Task brief:
Starting at the line that contains "front_upper_oval_panel();" and stopping at the line that contains "for node in", repeat every line exactly, the two end lines included, and nothing else.

Data provided:

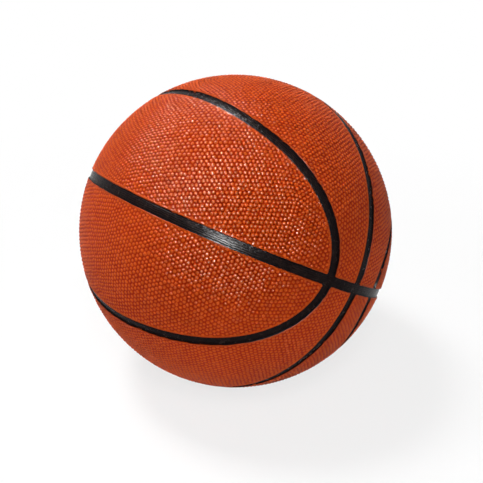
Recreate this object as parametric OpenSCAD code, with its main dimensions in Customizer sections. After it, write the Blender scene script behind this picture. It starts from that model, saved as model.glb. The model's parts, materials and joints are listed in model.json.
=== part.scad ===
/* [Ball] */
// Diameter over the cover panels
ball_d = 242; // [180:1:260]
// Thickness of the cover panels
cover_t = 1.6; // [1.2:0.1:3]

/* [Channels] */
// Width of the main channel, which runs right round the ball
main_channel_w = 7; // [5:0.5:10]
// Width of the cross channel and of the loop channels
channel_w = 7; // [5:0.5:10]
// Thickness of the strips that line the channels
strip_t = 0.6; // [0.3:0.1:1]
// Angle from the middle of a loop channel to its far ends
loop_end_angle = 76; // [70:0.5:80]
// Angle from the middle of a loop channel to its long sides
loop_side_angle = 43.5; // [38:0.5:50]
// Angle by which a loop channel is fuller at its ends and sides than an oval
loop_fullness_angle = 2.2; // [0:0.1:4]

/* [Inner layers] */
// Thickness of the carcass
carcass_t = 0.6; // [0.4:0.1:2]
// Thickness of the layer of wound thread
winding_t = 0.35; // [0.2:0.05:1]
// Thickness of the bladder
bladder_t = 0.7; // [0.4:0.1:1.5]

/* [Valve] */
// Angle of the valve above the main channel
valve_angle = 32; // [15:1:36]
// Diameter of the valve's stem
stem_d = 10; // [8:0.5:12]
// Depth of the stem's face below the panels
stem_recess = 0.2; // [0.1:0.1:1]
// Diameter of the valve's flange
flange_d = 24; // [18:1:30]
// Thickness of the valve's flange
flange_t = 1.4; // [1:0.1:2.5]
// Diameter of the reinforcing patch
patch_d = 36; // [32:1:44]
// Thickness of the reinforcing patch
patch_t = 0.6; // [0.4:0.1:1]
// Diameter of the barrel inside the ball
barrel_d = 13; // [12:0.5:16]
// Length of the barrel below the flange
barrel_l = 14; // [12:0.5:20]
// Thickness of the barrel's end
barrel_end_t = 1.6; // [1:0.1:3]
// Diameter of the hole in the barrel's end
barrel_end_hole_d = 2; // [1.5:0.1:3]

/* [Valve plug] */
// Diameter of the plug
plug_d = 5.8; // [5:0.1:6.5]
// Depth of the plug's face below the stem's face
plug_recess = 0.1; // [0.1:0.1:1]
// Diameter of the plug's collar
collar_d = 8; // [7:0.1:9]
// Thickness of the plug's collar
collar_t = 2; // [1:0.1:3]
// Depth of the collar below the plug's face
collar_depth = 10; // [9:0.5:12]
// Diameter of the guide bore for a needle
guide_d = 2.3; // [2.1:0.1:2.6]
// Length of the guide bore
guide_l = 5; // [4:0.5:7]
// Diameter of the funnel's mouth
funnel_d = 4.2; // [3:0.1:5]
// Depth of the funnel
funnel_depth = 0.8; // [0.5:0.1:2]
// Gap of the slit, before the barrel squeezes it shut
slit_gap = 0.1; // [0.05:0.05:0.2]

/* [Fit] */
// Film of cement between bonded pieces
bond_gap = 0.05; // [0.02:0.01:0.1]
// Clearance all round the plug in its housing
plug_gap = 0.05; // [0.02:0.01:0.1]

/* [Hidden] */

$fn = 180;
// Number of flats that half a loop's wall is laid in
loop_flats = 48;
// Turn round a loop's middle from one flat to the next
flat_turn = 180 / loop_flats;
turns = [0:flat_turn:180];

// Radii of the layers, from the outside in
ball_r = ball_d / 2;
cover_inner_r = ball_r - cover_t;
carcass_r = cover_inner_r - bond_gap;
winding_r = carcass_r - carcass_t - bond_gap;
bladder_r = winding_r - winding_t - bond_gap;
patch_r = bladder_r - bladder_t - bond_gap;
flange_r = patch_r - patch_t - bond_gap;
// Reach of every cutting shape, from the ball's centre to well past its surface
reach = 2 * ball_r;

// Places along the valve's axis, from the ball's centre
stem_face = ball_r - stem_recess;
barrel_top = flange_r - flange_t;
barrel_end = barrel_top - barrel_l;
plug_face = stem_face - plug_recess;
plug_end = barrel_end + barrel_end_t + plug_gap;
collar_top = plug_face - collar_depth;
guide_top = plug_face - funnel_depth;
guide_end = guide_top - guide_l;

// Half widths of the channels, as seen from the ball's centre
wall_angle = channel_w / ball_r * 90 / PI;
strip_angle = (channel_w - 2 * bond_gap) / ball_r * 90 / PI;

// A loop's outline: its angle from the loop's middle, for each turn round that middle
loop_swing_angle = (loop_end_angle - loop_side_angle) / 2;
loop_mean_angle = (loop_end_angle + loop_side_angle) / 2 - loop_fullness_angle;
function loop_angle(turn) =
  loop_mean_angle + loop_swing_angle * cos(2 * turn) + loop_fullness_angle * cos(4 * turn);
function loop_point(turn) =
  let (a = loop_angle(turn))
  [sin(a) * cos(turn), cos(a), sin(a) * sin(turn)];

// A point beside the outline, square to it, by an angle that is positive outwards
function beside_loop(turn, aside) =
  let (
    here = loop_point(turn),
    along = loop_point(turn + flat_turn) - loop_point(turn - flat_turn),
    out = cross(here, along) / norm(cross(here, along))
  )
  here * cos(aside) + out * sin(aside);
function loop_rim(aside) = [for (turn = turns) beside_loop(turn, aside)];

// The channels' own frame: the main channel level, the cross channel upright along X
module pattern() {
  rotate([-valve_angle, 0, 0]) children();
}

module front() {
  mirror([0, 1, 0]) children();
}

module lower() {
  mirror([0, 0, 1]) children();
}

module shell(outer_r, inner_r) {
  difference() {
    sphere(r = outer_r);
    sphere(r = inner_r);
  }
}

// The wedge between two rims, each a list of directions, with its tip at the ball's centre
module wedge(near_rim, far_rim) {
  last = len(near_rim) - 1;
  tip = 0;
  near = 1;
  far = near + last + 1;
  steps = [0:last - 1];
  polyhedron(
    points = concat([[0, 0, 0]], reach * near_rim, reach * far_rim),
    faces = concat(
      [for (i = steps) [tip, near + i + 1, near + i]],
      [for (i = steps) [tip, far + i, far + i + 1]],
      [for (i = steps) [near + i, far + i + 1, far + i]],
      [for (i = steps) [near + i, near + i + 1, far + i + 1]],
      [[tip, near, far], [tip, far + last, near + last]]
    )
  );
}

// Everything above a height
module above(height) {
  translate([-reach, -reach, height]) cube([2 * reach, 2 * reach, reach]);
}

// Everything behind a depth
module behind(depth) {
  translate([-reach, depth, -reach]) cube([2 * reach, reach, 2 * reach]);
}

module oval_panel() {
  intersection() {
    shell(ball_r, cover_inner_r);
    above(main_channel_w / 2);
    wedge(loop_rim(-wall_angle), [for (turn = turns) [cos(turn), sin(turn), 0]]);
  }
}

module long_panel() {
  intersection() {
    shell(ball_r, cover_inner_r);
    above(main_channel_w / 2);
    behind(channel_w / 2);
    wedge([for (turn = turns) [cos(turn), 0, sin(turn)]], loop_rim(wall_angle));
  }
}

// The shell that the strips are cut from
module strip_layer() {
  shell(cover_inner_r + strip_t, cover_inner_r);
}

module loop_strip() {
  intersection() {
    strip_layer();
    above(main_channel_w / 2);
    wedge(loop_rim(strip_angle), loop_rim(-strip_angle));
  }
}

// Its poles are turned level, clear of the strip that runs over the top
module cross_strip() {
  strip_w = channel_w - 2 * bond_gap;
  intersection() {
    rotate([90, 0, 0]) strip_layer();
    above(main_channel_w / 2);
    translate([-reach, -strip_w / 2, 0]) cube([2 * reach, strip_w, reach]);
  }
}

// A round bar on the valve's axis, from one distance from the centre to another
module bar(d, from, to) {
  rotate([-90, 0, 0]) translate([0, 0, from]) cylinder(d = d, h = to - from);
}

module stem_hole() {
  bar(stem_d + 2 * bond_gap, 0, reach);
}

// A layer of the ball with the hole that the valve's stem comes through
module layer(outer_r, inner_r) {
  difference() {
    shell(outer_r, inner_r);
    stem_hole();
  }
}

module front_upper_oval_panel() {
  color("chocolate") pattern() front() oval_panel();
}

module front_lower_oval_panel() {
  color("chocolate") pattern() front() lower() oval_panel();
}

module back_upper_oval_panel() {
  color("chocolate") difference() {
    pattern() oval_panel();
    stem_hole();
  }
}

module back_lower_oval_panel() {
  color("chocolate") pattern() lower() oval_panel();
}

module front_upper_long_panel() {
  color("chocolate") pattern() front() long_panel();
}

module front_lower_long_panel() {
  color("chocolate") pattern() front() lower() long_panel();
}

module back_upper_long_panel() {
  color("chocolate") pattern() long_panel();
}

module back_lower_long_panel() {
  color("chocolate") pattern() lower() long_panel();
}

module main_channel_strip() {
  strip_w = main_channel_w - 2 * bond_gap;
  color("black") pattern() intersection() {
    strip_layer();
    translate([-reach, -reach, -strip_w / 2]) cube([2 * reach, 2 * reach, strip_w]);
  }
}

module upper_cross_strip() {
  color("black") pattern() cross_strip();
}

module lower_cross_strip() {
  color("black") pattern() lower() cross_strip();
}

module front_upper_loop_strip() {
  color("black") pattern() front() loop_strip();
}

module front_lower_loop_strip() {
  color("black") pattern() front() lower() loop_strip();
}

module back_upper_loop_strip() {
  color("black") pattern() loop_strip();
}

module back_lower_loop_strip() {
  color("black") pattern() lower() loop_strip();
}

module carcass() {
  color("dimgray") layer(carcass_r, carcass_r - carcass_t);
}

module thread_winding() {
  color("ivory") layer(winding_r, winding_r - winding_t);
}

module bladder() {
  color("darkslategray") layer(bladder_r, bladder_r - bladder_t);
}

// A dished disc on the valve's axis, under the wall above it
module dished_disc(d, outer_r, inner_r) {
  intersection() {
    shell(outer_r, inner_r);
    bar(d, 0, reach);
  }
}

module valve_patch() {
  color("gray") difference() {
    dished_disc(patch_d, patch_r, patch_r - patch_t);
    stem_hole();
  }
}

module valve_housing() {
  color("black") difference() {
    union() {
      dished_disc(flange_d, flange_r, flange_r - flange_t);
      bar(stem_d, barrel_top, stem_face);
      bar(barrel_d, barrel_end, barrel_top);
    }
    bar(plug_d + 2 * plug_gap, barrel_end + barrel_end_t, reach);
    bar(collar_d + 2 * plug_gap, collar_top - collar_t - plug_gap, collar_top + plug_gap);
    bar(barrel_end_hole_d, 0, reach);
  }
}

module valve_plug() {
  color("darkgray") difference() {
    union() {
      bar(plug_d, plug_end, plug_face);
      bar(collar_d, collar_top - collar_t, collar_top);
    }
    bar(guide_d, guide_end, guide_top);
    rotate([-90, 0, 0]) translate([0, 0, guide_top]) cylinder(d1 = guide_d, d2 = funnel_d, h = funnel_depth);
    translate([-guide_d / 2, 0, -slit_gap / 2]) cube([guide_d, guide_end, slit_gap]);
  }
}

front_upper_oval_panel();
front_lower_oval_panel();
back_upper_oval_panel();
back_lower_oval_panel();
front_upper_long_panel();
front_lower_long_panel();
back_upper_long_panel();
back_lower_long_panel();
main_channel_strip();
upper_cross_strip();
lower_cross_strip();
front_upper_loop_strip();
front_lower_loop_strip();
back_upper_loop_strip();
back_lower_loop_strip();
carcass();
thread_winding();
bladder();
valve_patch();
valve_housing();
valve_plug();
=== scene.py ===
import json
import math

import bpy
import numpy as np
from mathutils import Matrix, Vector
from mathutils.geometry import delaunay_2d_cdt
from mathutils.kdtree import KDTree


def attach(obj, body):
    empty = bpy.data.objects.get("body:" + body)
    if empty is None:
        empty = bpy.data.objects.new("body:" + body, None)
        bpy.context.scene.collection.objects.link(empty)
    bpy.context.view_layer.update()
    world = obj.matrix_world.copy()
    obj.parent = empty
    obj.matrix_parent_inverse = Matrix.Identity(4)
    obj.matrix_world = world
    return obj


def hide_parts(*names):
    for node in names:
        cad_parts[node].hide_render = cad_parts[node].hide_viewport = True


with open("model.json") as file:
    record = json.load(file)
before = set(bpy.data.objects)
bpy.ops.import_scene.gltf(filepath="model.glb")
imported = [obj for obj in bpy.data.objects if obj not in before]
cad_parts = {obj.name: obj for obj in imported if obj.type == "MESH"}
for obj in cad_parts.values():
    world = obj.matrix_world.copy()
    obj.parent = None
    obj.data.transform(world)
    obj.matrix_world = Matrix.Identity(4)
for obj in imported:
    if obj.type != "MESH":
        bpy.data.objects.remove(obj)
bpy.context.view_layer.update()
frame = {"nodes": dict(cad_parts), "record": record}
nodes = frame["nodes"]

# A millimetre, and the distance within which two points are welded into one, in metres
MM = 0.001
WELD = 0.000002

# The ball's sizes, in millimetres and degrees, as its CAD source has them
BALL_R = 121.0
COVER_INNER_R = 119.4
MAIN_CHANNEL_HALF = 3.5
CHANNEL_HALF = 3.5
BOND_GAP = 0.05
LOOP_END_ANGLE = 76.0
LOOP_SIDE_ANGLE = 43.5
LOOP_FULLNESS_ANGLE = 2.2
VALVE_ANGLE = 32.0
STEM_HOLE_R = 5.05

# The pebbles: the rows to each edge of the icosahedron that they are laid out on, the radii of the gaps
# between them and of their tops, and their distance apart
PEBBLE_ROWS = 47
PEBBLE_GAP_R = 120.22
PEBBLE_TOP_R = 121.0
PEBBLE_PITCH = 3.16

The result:
front_upper_oval_panel();
front_lower_oval_panel();
back_upper_oval_panel();
back_lower_oval_panel();
front_upper_long_panel();
front_lower_long_panel();
back_upper_long_panel();
back_lower_long_panel();
main_channel_strip();
upper_cross_strip();
lower_cross_strip();
front_upper_loop_strip();
front_lower_loop_strip();
back_upper_loop_strip();
back_lower_loop_strip();
carcass();
thread_winding();
bladder();
valve_patch();
valve_housing();
valve_plug();
=== scene.py ===
import json
import math

import bpy
import numpy as np
from mathutils import Matrix, Vector
from mathutils.geometry import delaunay_2d_cdt
from mathutils.kdtree import KDTree


def attach(obj, body):
    empty = bpy.data.objects.get("body:" + body)
    if empty is None:
        empty = bpy.data.objects.new("body:" + body, None)
        bpy.context.scene.collection.objects.link(empty)
    bpy.context.view_layer.update()
    world = obj.matrix_world.copy()
    obj.parent = empty
    obj.matrix_parent_inverse = Matrix.Identity(4)
    obj.matrix_world = world
    return obj


def hide_parts(*names):
    for node in names:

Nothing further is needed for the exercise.